*** Data provided ***

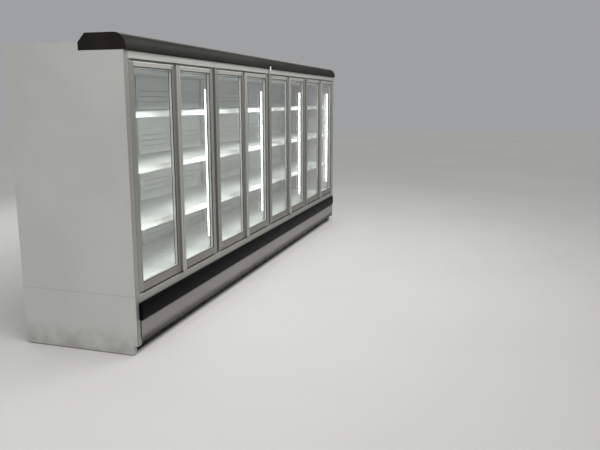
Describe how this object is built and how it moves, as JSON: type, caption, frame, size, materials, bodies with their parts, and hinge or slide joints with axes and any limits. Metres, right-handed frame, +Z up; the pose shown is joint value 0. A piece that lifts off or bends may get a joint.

***
*** Data provided ***

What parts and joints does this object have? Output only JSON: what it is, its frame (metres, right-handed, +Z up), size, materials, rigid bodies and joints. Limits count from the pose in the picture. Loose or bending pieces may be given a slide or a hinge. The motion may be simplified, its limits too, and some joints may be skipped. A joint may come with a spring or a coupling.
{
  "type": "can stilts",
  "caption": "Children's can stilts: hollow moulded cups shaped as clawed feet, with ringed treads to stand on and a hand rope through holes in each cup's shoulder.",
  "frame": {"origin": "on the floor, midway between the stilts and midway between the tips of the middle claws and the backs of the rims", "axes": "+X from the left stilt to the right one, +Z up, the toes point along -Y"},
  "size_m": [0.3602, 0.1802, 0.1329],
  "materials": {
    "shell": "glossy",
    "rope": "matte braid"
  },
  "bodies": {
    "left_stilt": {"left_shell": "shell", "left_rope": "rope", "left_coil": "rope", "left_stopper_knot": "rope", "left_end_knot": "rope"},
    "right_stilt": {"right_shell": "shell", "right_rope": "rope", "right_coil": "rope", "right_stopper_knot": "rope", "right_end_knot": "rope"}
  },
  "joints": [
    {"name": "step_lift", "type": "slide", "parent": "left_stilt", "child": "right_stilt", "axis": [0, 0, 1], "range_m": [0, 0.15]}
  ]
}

***
*** Data provided ***

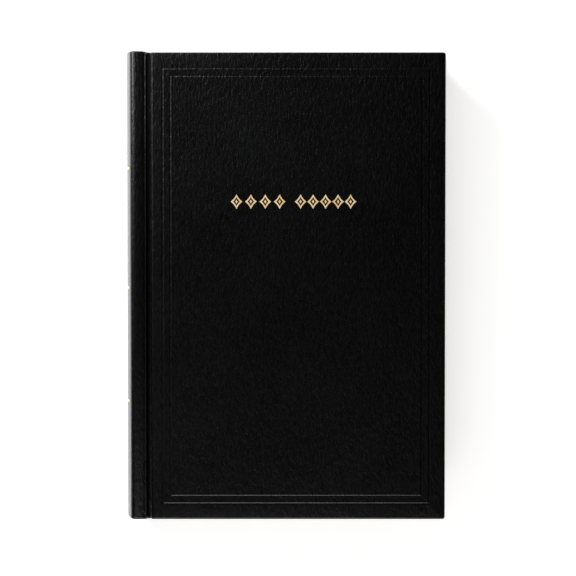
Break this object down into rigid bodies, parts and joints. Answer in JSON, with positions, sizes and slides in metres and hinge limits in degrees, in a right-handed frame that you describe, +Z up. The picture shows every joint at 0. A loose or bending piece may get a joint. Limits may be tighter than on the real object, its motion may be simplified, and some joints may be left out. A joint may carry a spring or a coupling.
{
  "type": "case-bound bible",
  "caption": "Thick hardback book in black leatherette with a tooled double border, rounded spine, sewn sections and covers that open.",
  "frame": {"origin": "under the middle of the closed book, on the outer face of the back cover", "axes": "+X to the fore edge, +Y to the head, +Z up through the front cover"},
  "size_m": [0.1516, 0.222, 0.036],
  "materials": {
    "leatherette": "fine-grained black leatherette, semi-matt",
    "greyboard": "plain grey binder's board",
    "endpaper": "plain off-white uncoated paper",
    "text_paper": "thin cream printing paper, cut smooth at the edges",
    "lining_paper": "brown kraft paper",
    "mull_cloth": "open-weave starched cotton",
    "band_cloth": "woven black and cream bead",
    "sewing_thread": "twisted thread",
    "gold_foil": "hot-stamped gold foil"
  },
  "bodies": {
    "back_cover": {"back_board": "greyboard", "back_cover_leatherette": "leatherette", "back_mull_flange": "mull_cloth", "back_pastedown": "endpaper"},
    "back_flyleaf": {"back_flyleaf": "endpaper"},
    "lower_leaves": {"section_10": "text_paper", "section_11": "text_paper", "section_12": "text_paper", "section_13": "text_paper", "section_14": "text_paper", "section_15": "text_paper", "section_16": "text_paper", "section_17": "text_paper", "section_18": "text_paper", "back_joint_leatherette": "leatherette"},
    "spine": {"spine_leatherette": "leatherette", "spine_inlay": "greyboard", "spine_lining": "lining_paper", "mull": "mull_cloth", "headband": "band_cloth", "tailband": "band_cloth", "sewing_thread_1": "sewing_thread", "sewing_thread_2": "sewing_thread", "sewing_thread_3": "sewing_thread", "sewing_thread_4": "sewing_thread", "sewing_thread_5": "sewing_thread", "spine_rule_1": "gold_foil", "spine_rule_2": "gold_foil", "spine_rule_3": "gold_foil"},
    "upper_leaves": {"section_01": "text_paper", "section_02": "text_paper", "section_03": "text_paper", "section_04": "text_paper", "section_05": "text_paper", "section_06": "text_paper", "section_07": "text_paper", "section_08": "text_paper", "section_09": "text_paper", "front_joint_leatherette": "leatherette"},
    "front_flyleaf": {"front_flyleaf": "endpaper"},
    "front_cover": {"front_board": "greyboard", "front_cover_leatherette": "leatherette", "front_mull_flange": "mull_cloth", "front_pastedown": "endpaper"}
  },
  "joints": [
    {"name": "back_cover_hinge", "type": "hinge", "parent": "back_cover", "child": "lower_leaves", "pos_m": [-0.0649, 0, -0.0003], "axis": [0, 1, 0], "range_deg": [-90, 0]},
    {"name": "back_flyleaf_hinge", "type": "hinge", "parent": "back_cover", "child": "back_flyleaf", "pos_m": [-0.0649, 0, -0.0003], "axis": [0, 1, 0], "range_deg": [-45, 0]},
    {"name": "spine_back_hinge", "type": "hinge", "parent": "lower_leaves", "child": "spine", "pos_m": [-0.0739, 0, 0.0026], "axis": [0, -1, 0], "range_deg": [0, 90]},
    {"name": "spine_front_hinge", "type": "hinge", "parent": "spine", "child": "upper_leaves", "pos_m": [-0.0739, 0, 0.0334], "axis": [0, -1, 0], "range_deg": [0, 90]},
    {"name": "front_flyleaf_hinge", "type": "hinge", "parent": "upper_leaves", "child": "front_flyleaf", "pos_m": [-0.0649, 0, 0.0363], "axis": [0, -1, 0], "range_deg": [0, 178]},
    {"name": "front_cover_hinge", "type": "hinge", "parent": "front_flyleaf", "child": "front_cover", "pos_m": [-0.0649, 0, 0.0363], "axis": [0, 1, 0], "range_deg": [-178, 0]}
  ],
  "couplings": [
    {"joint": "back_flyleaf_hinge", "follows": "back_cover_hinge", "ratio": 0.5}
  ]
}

***

### What you have to do
Select all lines in the listing above where the word "caption" appears, and show them.

### Response
Describe how this object is built and how it moves, as JSON: type, caption, frame, size, materials, bodies with their parts, and hinge or slide joints with axes and any limits. Metres, right-handed frame, +Z up; the pose shown is joint value 0. A piece that lifts off or bends may get a joint.
  "caption": "Children's can stilts: hollow moulded cups shaped as clawed feet, with ringed treads to stand on and a hand rope through holes in each cup's shoulder.",
  "caption": "Thick hardback book in black leatherette with a tooled double border, rounded spine, sewn sections and covers that open.",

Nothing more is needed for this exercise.